_YOUR INSTRUCTIONS_
The listing below holds a line with "obj.matrix_world = world" and a later line with "# Building blocks of the materials". Write out those two lines and every line between them, exactly, and nothing else.

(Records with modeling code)
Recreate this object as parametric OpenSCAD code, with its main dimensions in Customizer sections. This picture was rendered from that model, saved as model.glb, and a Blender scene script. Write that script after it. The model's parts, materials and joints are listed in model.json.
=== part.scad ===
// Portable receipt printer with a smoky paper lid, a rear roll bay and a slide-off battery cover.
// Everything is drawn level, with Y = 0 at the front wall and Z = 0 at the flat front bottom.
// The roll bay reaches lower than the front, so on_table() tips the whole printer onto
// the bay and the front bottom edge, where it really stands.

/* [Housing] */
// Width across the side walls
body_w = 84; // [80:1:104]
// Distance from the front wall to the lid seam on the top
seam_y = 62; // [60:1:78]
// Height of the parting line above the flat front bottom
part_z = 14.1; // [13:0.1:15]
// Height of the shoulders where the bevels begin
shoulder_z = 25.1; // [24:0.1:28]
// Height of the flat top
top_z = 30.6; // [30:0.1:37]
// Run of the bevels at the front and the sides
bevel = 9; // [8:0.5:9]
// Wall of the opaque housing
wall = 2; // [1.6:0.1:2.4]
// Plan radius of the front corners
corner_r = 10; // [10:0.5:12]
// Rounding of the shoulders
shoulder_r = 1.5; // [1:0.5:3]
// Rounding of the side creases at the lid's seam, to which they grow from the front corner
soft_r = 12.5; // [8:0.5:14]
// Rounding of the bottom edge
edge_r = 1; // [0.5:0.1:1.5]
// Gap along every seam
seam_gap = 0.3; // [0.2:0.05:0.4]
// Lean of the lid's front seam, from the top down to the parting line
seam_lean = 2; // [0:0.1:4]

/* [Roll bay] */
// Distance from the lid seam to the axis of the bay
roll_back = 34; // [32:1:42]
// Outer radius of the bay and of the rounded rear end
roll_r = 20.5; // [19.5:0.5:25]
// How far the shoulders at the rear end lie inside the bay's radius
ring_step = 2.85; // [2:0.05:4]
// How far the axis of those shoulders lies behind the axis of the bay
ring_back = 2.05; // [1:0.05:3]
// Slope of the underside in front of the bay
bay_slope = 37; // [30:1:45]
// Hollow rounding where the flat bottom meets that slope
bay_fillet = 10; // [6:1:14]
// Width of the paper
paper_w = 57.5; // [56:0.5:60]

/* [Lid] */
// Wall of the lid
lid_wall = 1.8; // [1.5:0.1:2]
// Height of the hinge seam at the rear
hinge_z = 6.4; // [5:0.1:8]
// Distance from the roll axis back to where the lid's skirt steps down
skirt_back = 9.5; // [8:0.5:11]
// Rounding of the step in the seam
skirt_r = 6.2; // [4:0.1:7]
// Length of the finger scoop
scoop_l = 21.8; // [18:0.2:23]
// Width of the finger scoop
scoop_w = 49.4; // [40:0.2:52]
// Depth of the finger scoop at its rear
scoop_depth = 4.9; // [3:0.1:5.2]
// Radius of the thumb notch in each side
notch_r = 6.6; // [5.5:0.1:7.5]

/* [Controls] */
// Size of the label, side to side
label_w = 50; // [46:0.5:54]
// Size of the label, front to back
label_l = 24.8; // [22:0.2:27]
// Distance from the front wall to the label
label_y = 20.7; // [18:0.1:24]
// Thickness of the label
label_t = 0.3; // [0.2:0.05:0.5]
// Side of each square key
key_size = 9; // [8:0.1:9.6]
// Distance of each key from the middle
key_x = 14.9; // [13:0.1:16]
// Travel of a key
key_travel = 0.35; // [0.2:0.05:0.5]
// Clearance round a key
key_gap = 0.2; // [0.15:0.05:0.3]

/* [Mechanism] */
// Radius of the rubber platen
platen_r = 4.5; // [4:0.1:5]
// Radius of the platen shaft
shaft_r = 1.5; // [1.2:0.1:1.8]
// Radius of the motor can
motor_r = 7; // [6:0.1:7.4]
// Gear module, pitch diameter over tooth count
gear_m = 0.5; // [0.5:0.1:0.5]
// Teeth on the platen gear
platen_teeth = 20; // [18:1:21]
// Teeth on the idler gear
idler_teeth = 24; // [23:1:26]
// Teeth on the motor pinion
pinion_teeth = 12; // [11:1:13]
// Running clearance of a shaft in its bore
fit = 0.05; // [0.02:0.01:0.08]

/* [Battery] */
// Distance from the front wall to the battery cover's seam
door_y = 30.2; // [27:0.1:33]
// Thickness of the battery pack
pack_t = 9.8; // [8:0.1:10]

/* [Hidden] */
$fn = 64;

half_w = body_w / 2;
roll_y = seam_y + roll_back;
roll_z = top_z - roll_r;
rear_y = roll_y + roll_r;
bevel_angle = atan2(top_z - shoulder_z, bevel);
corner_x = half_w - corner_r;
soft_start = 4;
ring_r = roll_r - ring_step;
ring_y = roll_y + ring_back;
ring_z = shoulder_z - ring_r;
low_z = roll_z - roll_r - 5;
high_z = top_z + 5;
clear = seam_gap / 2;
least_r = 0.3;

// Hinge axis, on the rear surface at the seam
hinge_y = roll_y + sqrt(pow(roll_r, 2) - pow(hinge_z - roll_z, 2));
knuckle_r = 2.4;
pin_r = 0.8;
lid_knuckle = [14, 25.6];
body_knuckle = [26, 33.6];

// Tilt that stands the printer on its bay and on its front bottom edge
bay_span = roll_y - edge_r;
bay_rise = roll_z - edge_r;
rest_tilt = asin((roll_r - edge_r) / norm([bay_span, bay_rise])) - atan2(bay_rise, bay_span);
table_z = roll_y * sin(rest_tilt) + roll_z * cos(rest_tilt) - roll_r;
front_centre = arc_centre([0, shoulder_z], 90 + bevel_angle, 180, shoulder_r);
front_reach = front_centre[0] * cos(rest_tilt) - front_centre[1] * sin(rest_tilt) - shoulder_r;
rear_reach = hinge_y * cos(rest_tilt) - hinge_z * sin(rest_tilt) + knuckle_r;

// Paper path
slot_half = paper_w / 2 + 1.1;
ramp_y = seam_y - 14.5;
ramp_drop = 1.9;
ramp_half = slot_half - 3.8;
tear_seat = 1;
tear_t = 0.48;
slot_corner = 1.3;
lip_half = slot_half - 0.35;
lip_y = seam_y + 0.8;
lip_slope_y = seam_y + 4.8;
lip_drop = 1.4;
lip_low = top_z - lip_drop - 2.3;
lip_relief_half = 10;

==

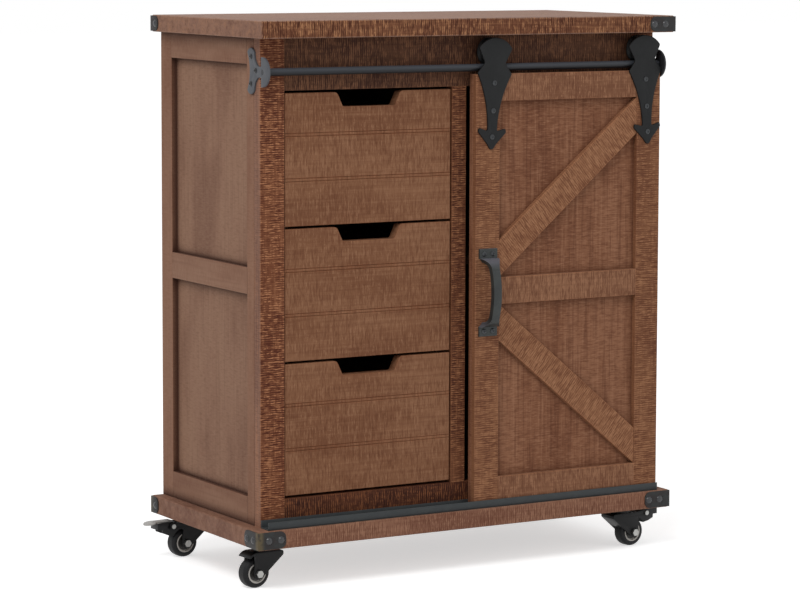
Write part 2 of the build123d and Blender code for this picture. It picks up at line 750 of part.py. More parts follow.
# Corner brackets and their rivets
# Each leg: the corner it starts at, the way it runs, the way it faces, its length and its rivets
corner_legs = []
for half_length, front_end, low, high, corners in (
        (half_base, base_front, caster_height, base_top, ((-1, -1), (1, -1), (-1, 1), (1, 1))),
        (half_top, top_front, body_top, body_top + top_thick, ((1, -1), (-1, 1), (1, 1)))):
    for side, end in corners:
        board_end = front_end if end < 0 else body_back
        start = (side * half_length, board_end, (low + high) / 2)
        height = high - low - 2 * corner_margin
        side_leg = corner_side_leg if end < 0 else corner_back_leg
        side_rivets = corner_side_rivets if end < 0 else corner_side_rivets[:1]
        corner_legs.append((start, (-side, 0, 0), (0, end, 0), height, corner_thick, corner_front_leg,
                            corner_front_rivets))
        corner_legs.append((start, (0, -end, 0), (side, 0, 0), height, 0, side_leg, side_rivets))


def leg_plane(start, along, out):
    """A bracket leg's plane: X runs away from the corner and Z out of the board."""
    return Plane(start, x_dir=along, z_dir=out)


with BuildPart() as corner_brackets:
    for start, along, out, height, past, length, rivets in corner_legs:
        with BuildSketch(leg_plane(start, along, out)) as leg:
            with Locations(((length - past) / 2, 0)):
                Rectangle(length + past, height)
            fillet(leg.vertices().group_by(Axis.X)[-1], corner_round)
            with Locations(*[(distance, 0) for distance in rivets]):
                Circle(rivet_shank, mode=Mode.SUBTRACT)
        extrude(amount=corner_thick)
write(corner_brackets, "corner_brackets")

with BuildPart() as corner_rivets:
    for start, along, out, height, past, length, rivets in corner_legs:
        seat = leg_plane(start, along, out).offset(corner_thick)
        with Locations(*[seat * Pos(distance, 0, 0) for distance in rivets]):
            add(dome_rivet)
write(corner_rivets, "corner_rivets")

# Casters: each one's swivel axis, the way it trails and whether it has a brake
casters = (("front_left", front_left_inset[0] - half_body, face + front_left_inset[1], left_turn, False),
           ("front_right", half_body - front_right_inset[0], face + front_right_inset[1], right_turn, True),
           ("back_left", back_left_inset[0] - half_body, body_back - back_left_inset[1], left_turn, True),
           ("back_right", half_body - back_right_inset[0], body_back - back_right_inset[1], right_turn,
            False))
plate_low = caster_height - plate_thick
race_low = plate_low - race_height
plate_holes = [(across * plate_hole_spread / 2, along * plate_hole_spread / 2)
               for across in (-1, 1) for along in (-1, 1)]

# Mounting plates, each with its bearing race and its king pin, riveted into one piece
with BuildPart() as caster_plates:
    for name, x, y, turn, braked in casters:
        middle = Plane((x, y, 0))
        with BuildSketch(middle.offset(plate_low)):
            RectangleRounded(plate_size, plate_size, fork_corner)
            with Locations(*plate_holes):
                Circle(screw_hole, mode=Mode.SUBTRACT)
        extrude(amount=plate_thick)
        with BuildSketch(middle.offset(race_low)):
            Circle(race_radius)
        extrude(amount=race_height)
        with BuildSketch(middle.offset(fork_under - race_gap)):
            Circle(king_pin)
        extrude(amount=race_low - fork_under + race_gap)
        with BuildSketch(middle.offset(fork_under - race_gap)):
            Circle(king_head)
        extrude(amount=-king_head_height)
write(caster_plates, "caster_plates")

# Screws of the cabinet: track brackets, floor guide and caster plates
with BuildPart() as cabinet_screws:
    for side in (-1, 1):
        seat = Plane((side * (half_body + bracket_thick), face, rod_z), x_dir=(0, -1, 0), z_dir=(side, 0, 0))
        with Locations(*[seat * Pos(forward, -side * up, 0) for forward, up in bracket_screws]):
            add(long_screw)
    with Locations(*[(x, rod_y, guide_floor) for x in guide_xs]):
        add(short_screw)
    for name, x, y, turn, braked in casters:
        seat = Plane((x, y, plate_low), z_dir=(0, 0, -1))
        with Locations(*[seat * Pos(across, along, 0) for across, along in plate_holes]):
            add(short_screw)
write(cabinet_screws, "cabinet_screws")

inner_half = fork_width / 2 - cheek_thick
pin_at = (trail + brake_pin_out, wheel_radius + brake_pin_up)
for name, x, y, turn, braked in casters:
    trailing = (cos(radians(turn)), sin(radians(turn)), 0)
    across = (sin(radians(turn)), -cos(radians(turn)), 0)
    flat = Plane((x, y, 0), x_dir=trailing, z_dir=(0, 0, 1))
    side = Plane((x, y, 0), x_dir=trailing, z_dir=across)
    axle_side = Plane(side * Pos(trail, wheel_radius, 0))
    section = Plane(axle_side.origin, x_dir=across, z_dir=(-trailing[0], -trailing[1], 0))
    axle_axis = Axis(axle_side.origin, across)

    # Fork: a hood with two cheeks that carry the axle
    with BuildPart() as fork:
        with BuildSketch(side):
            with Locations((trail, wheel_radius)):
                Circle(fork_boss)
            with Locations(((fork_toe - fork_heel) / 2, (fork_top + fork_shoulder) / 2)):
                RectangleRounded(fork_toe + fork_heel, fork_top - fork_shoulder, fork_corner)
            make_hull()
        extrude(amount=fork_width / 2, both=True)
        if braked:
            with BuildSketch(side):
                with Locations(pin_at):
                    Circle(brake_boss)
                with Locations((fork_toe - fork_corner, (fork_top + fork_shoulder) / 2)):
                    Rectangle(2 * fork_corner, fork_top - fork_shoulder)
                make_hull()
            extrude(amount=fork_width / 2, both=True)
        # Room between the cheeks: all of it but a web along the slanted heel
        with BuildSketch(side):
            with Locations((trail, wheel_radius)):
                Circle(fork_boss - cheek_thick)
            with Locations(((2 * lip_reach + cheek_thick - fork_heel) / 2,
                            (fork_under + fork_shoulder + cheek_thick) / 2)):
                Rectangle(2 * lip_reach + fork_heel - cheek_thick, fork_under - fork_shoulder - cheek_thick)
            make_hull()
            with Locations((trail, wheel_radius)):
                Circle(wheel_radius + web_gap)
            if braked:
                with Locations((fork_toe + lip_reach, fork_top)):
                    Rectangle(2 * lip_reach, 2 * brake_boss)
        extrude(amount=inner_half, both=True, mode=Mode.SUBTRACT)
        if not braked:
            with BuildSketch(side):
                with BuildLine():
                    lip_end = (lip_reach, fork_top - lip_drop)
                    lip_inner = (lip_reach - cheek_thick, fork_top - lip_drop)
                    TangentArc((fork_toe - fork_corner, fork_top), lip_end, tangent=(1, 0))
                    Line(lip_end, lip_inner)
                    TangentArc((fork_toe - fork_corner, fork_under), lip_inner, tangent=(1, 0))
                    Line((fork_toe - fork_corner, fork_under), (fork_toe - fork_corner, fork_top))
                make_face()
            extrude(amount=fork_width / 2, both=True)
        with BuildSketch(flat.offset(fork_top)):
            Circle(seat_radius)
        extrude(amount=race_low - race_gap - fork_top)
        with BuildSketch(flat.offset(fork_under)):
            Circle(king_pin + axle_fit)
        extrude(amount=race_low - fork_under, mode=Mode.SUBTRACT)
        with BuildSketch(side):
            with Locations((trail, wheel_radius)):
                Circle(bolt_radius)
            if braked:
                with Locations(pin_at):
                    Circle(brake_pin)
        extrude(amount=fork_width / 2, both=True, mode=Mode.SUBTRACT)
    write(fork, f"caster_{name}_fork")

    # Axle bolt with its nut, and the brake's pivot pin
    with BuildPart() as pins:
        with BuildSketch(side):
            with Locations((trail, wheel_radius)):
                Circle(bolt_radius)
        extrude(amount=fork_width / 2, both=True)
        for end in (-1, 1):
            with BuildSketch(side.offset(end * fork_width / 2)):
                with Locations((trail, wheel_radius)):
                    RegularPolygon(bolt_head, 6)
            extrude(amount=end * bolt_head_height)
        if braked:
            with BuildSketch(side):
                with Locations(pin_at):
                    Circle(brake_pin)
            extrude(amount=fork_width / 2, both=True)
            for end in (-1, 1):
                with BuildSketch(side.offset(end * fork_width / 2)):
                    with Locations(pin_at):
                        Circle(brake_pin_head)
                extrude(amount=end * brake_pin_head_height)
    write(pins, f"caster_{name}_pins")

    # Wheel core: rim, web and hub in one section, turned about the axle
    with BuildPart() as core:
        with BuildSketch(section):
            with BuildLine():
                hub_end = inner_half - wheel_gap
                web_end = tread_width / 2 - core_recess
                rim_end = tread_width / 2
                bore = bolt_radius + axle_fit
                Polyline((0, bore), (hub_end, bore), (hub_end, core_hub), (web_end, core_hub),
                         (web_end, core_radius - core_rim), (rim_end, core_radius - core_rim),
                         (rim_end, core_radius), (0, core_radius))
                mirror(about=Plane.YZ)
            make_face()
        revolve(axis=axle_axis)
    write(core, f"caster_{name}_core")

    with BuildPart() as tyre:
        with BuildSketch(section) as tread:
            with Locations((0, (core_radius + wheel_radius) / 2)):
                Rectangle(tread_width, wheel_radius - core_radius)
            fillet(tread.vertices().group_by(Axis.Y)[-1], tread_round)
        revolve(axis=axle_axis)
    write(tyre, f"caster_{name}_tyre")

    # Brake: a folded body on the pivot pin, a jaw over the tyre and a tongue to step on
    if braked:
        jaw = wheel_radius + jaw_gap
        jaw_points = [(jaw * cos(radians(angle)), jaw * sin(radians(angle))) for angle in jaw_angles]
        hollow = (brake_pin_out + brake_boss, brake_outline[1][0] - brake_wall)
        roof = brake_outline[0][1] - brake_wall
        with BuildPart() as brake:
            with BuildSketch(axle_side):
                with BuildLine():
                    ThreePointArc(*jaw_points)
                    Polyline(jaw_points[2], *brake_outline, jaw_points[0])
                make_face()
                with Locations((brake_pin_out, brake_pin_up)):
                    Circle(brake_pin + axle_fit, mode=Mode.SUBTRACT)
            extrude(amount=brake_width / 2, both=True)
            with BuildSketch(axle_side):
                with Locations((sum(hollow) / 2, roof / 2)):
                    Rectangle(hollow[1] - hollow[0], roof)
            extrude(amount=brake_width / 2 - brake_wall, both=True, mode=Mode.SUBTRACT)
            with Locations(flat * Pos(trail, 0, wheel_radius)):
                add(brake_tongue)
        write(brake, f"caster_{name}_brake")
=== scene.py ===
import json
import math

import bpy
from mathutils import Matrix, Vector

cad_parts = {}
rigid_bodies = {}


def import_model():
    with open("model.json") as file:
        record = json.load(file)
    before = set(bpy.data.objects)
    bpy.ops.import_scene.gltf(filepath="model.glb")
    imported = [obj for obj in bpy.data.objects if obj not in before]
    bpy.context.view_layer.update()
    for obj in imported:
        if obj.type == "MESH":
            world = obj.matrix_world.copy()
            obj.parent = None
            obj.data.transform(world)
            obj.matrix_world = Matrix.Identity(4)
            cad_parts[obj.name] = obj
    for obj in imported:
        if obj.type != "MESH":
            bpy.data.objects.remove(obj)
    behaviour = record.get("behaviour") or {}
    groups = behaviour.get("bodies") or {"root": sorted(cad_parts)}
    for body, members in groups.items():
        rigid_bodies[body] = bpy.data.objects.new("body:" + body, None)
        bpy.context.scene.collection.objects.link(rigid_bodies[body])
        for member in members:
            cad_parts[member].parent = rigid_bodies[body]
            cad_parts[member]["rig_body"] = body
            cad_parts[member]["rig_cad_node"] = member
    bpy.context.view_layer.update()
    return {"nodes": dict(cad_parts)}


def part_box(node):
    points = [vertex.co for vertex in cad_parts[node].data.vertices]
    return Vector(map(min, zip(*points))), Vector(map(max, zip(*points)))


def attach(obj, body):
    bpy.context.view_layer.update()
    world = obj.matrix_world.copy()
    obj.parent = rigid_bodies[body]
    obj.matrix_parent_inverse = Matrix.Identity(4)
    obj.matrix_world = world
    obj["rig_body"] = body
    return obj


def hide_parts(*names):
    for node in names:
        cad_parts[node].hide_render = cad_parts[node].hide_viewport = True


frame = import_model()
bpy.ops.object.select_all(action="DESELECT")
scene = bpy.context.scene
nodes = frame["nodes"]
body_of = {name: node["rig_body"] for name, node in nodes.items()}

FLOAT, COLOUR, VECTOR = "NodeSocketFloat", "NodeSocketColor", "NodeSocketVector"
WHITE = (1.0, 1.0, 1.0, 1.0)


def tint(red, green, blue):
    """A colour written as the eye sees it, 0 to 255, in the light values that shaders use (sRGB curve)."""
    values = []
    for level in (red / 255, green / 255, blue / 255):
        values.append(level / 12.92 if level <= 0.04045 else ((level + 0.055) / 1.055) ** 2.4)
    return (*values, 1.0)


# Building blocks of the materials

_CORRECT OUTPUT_
    obj.matrix_world = world
    obj["rig_body"] = body
    return obj


def hide_parts(*names):
    for node in names:
        cad_parts[node].hide_render = cad_parts[node].hide_viewport = True


frame = import_model()
bpy.ops.object.select_all(action="DESELECT")
scene = bpy.context.scene
nodes = frame["nodes"]
body_of = {name: node["rig_body"] for name, node in nodes.items()}

FLOAT, COLOUR, VECTOR = "NodeSocketFloat", "NodeSocketColor", "NodeSocketVector"
WHITE = (1.0, 1.0, 1.0, 1.0)


def tint(red, green, blue):
    """A colour written as the eye sees it, 0 to 255, in the light values that shaders use (sRGB curve)."""
    values = []
    for level in (red / 255, green / 255, blue / 255):
        values.append(level / 12.92 if level <= 0.04045 else ((level + 0.055) / 1.055) ** 2.4)
    return (*values, 1.0)


# Building blocks of the materials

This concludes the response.